Garden City police to pay $150K to Mineola man in civil rights suit

Rebecca Klar
Frederick K. Brewington, right, speaks at a December 2016 news conference with his client, Ronald Lanier, left, head down, who accepted $150,000 from Garden City police after he says two village cops racially profiled and beat him. (Photo by Noah Manskar)

The Village of Garden City will pay $150,000 to a Mineola man who sued the village, its Police Department and four officers, saying that officers beat and wrongfully arrested him based on his race outside a Mineola supermarket in November 2016.

The man, Ronald Lanier, accepted the $150,000 settlement offer according to court documents filed last Tuesday.

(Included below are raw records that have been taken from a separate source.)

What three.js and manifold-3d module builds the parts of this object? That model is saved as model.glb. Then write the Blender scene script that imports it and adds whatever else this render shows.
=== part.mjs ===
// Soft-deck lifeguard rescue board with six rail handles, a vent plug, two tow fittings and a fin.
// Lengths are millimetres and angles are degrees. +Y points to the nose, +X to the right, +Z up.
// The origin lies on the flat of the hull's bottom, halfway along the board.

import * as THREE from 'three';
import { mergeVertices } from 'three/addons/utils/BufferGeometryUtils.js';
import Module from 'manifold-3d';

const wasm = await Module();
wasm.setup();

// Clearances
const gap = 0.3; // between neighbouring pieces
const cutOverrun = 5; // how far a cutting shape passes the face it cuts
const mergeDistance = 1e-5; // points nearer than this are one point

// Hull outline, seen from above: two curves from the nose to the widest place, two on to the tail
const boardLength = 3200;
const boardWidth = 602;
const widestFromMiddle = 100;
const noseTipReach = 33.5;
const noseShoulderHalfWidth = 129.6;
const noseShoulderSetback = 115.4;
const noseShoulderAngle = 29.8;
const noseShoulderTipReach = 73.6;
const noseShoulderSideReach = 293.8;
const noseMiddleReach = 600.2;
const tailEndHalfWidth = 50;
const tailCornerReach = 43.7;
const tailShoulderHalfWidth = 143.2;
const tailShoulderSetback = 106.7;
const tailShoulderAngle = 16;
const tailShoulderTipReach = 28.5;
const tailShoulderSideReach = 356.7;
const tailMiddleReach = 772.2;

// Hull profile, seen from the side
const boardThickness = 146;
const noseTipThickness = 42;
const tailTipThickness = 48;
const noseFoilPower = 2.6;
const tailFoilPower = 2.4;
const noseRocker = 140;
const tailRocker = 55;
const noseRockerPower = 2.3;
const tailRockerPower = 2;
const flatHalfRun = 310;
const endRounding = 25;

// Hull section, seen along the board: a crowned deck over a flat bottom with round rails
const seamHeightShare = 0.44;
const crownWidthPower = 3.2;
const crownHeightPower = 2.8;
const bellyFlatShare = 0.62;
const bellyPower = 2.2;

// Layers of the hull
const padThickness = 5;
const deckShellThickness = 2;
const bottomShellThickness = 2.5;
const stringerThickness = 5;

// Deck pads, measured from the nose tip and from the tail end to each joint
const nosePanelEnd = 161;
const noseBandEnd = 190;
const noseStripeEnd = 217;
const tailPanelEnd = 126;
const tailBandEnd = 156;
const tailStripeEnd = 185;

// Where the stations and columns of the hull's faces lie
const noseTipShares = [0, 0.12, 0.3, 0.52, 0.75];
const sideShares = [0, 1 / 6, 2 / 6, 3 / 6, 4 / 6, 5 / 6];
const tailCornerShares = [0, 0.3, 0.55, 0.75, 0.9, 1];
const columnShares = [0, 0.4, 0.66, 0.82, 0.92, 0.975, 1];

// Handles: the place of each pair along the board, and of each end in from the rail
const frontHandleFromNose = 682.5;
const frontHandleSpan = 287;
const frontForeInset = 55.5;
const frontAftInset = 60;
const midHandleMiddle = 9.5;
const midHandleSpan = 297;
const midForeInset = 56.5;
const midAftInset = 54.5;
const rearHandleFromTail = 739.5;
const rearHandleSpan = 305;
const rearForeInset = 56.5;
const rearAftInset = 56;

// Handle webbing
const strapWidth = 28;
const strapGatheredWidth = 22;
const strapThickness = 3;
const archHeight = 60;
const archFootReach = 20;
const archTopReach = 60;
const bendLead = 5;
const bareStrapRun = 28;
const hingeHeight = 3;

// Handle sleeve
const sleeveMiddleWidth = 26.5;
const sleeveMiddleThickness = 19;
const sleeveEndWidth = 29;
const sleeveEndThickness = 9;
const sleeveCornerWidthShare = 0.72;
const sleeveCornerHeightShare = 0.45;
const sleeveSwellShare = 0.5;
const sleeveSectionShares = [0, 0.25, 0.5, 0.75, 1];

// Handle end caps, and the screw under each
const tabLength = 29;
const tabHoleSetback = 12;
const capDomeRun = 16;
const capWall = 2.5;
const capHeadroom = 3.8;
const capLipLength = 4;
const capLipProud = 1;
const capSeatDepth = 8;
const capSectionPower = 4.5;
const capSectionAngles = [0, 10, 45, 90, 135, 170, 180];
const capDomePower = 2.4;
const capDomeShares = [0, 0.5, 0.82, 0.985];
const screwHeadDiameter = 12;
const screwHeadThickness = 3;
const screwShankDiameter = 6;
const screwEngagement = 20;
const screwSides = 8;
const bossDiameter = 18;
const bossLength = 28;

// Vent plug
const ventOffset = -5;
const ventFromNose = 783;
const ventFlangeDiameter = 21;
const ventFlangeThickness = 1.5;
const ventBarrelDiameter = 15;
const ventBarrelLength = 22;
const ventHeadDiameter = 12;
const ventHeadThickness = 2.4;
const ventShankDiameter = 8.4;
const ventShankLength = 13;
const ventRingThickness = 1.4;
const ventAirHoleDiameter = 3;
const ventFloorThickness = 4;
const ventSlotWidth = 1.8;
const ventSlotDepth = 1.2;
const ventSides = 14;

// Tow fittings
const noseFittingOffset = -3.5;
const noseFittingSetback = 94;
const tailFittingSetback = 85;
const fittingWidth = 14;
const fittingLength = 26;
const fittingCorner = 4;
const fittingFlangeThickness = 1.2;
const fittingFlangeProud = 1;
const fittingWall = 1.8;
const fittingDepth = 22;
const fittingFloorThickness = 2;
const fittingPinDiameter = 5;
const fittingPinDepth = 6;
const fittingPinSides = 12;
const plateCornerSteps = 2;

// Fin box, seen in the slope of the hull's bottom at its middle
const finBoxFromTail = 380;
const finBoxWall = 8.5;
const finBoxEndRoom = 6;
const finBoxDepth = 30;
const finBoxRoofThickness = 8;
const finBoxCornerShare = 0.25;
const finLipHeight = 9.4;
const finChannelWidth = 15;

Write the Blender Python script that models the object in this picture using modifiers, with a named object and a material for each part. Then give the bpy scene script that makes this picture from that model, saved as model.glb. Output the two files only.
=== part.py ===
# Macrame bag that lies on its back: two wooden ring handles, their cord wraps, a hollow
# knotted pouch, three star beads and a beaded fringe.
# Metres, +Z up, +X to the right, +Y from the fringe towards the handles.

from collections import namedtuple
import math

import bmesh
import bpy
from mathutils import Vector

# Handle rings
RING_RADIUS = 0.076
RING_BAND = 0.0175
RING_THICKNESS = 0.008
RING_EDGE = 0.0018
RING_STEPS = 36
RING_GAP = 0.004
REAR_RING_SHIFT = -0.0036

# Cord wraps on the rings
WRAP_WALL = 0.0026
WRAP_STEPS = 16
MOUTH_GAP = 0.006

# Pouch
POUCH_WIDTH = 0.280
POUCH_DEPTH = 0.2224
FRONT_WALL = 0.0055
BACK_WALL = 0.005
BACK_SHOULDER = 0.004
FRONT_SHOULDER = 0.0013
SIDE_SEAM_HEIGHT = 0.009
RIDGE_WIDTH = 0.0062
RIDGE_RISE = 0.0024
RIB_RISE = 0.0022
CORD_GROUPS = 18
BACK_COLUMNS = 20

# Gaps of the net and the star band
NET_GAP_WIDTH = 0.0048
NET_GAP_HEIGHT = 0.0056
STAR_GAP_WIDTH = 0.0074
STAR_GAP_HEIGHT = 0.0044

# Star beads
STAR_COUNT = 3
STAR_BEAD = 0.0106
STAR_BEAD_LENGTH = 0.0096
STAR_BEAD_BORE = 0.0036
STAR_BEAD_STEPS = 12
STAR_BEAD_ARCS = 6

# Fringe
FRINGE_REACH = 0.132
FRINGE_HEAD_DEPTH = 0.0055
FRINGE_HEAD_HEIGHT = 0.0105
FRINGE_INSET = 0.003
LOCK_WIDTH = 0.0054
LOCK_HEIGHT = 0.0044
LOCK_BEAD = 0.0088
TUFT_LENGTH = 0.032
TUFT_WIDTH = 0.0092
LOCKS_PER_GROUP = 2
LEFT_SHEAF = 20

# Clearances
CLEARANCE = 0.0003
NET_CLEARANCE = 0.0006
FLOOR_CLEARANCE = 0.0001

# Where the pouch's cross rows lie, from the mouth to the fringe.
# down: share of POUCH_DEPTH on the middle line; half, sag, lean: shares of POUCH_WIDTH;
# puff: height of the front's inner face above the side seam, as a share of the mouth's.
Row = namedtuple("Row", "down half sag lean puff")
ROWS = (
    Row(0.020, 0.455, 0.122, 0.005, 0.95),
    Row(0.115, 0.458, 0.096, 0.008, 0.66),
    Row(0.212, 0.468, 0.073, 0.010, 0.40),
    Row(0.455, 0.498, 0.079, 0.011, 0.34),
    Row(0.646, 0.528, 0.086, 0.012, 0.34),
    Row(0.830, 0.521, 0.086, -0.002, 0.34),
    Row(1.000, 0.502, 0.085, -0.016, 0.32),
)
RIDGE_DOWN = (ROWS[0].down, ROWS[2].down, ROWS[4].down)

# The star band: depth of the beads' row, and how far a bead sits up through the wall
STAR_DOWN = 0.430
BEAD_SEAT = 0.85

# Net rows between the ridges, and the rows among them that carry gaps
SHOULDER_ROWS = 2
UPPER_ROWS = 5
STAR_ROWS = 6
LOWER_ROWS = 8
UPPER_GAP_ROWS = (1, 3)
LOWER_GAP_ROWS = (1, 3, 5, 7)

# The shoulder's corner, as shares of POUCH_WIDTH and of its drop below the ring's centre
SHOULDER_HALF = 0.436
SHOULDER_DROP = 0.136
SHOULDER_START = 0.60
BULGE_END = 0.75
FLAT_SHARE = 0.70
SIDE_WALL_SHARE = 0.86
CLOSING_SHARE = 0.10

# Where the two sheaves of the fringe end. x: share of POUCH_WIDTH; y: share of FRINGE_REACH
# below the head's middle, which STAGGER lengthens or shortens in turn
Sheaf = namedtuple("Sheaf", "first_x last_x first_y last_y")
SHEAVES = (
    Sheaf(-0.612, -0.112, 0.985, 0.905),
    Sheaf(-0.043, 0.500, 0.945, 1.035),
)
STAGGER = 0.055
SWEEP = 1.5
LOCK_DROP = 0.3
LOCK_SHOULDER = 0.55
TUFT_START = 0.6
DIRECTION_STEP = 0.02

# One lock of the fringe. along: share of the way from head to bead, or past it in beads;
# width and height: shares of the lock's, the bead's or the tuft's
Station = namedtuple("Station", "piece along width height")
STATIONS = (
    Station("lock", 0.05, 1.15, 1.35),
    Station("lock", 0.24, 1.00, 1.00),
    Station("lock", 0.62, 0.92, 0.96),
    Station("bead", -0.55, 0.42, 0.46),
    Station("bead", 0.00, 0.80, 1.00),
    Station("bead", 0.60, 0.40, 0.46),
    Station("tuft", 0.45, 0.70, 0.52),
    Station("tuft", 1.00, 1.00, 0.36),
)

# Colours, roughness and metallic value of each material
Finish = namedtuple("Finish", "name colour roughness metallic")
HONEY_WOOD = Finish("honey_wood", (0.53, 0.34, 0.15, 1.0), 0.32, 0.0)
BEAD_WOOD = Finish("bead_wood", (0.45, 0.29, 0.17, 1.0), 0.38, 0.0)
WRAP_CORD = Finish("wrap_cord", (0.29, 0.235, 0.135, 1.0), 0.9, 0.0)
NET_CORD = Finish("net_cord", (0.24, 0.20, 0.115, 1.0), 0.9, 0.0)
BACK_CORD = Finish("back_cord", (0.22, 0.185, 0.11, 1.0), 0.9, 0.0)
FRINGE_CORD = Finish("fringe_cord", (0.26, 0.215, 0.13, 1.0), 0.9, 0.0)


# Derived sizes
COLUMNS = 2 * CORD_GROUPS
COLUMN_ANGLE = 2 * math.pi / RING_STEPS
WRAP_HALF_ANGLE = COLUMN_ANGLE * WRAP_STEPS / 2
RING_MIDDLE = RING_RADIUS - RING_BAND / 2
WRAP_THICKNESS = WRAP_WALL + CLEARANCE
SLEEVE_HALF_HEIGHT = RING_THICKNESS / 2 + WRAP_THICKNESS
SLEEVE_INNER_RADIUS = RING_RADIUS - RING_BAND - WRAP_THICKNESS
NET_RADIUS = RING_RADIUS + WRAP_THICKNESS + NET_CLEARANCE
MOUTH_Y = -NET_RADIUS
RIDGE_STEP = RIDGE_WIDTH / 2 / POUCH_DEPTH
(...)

The judgment was signed on Monday.

Lanier’s suit, filed in 2017, sought $50 million.

The defendants, including the village, its Police Department, Officer George Byrd, Officer John Russell, Detective Lt. Gerard Kneisel and Sgt. Thomas Mauren, will also have to pay Lanier’s legal fees.

Lanier was represented by civil rights attorney Frederick K. Brewington.

Brewington was not immediately available for comment on Tuesday, but he told Newsday that “this is an enormous win.”

“This is a very positive outcome not only with regard in a monetary outcome but a moral outcome,” Brewington told Newsday.

Brewington did not disclose his legal fees, according to Newsday.

Requests to reach the defendants’ attorney, Andrew Preston, were unavailing.

In his lawsuit, Lanier accused the Village of Garden City, the Police Department, Byrd and Russell of violating his civil and constitutional rights.

Lanier, a retired Nassau County corrections officer, said he was wrongfully arrested, beaten and berated by officers who mistook him for a shoplifter the night of the November incident in Western Beef Supermarket in Mineola.

Officers arrested Lanier, mistaking him for a Queens man who had stolen designer handbags from a department store, and released him after hearing that the actual suspect had been arrested, according to court filings.

Lanier’s suit accuses the officers and department of racism – claiming he was targeted as a suspect because he is black.

The incident drew protests from community activists and black law enforcement groups.

The Nassau County district attorney’s office investigated the matter and found no grounds for criminal charges.